Question 15. Will your conflict with Rome invalidate what Housetop is doing?
No it will not. My personal clash with Rome should not affect the work of Housetop. I would like you to know:
1. My unfortunate clash with Rome will not affect Housetop’s standing. Both Cardinal Basil Hume, the Archbishop of Westminster (in whose diocese Housetop is situated) and Bishop David Konstant, Bishop of Leeds (who is our ecclesiastical patron), have assured me that they will keep supporting Housetop and its work.
2. The controversial issues about which I have a conflict of conscience with Rome, including the ordination of women, are not mentioned in Housetop’s faith formation courses.

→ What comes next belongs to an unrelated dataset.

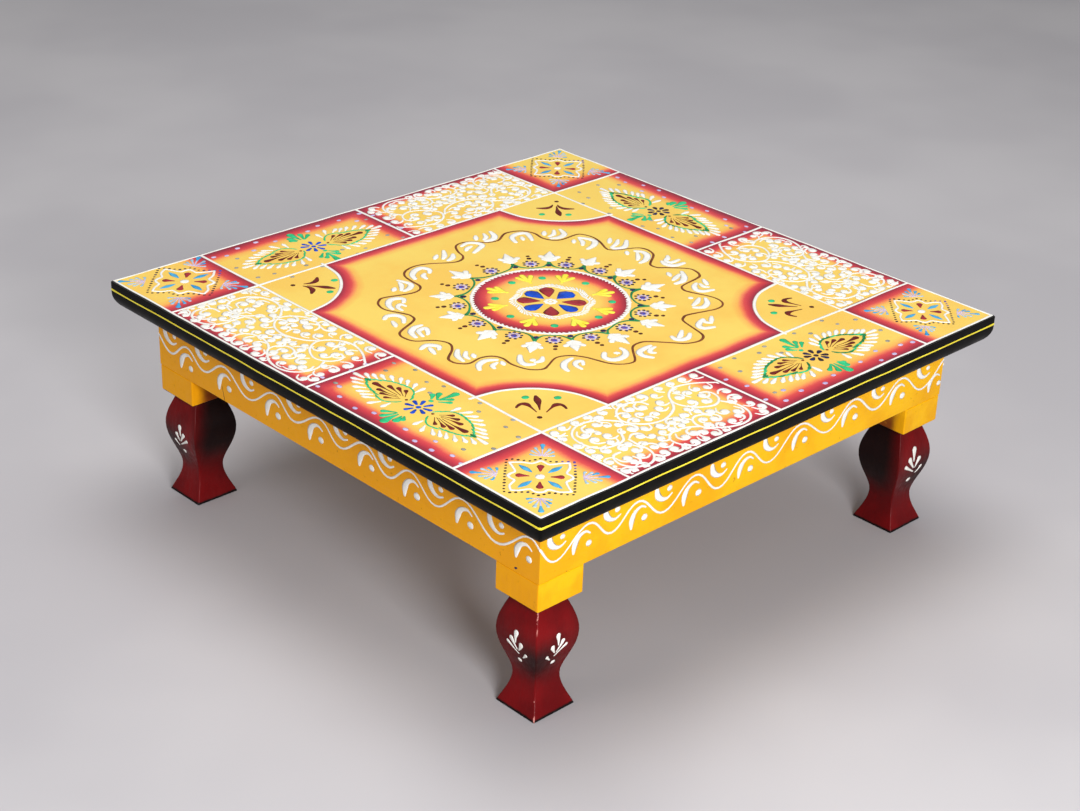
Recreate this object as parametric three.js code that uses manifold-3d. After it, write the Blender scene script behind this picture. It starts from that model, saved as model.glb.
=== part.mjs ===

Since our courses aim at deepening people’s faith rather than present new theological information, I have carefully avoided introducing such controversial issues into the courses.
3.All the course books, both for the Walking on Water series and for How To Make Sense of God, have received the Imprimatur.

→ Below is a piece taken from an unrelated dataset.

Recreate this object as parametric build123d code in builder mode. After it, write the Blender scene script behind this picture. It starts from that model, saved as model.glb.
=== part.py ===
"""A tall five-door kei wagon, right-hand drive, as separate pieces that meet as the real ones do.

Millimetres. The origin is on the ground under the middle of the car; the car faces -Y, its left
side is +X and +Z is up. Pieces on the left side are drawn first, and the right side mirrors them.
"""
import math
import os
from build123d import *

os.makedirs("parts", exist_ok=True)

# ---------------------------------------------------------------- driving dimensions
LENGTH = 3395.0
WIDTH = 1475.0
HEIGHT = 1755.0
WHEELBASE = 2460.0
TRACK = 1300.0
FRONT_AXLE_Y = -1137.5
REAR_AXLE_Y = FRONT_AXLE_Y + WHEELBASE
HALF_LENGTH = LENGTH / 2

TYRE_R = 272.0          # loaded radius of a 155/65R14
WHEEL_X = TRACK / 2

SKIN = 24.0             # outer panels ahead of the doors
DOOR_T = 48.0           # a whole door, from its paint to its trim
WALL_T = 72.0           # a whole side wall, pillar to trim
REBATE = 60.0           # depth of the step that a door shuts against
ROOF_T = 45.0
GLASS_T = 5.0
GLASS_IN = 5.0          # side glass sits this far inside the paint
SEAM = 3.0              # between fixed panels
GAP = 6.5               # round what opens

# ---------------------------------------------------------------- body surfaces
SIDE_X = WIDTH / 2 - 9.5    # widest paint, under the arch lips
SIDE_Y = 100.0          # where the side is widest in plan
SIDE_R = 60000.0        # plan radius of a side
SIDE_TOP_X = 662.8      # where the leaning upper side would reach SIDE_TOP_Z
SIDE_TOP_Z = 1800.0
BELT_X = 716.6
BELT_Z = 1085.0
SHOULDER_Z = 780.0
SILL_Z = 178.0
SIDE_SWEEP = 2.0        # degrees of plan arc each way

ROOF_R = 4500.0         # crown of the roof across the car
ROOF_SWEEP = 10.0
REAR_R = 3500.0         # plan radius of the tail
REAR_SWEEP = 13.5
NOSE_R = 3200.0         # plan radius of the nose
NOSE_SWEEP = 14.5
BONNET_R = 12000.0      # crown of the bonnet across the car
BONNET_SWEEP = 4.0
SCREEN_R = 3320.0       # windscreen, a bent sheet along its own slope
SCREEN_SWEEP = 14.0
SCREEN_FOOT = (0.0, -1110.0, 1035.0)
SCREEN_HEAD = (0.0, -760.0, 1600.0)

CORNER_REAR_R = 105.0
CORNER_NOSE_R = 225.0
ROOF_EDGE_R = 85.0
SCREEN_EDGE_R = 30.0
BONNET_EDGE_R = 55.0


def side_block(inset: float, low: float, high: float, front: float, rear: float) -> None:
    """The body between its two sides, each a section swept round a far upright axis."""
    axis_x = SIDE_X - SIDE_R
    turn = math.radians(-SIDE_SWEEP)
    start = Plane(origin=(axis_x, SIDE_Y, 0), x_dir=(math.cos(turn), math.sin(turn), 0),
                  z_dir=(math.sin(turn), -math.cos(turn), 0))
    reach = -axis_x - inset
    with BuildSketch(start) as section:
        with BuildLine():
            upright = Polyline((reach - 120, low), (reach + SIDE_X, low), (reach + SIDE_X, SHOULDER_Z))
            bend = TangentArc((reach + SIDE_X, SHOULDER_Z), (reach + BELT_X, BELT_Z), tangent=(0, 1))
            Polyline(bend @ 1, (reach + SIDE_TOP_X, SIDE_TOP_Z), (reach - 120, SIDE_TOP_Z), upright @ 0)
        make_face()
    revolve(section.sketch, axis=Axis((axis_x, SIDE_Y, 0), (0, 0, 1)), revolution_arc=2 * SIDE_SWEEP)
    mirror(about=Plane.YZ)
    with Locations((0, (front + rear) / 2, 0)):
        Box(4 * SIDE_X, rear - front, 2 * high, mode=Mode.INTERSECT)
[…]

4. My own personal disagreement with Rome should not stand in the way of the important ministry of faith formation which Housetop is engaged in.
For the latest Housetop projects, visit our Housetop Web Site.
Question 16. What does your decision to resign from the priestly ministry actually mean?
My leaving the active priestly ministry in protest at what the Congregation for Doctrine is doing, does not mean my leaving the Church, or abandoning my Catholic Faith. I stand by everything I have taught and written. I owe it to my own sense of integrity and truth, as I honestly see it as a theologian, to express my opposition to what the Congregation for Doctrine is now proclaiming as if it is the true Catholic doctrine. I am in a conflict of conscience, and I hope and pray that the suffering this causes will eventually help to bring the Church authorities back to their senses, so that the Church may truly face up to the new realities in our present world.
I will continue my work as a theologian and writer.